3.3 Omgevingsvergunning voor het uitvoeren van een werk, geen bouwwerk zijnde, of van werkzaamheden
3.3.1 Aanlegverbod zonder omgevingsvergunning
Het is verboden op of in de gronden met de bestemming 'Agrarisch met waarden' zonder of in afwijking van een omgevingsvergunning de volgende werken, geen bouwwerken zijnde, aan te leggen of de volgende werkzaamheden uit te voeren:
  1. het aanleggen of verharden van wegen of paden en het aanbrengen van andere oppervlakteverhardingen;
  2. het aanleggen, vergraven, verruimen of dempen van sloten, vijvers en andere wateren;
  3. het aanleggen van dijken of andere taluds en het vergraven of ontgraven van reeds aanwezige dijken of taluds;
  4. het uitvoeren van grondbewerkingen, waartoe worden gerekend afgraven, woelen, mengen, diepploegen, egaliseren, ontginnen, ophogen en aanleggen van drainage;
  5. het aanleggen of aanbrengen van oeverbeschoeiingen, kaden en aanlegplaatsen;
  6. het aanleggen van boven- of ondergrondse kabels en leidingen en het aanbrengen van daarmee verband houdende constructies, installaties of apparatuur;
  7. het verwijderen, kappen of rooien van bomen of andere opgaande beplanting alsmede het verwijderen van oevervegetaties.

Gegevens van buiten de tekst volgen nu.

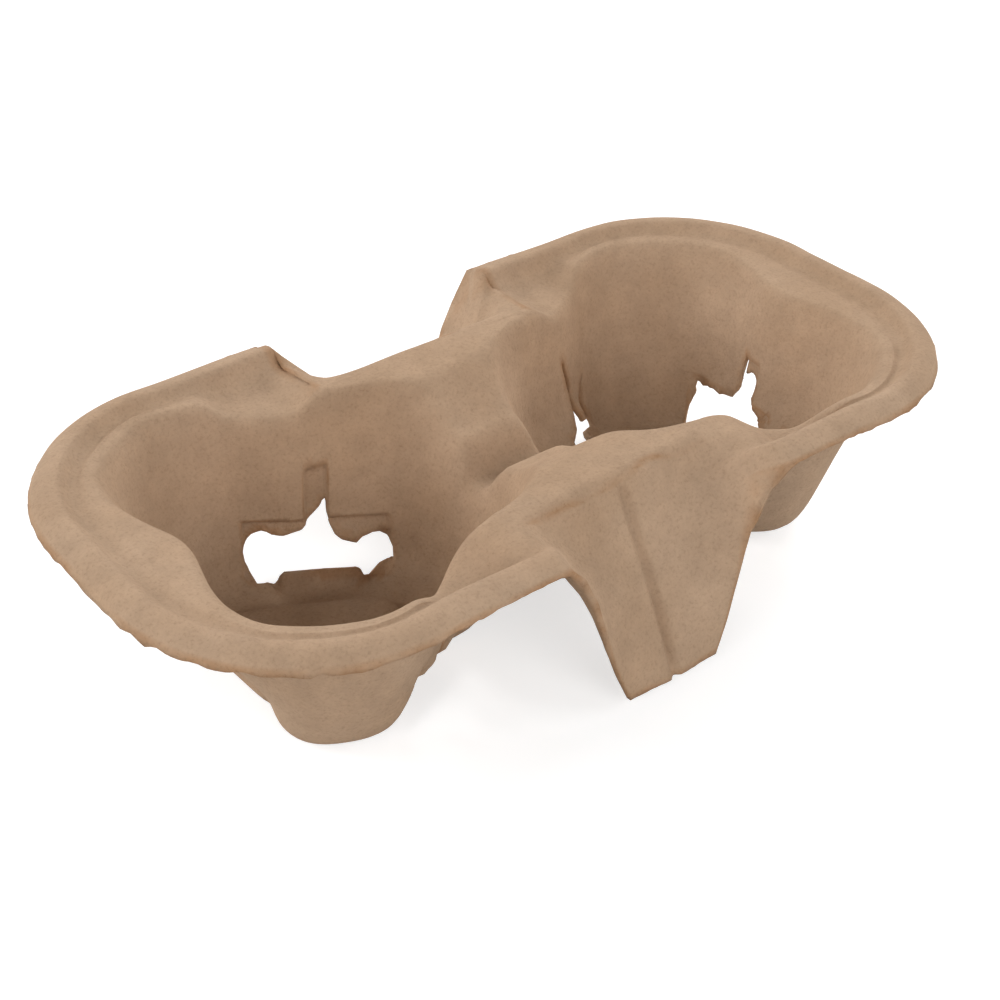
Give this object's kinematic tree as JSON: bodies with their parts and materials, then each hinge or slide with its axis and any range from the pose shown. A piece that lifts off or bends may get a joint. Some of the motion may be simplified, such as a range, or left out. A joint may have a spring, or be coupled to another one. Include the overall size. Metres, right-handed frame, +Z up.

3.3.2 Uitzondering op het aanlegverbod
Het verbod van artikel 3 lid 3.1  is niet van toepassing op werken of werkzaamheden die:
  1. normaal onderhoud en beheer ten dienste van de bestemming betreffen;
  2. reeds in uitvoering zijn op het tijdstip van de inwerkingtreding van het plan.
3.3.3 Voorwaarden voor een omgevingsvergunning
De werken of werkzaamheden als bedoeld in artikel 3 lid 3.1  zijn slechts toelaatbaar, indien daardoor de landschappelijke, cultuurhistorische en/of natuurwaarden van de gronden niet onevenredig worden of kunnen worden aangetast, dan wel de mogelijkheden voor herstel van die waarden niet onevenredig worden of kunnen worden verkleind.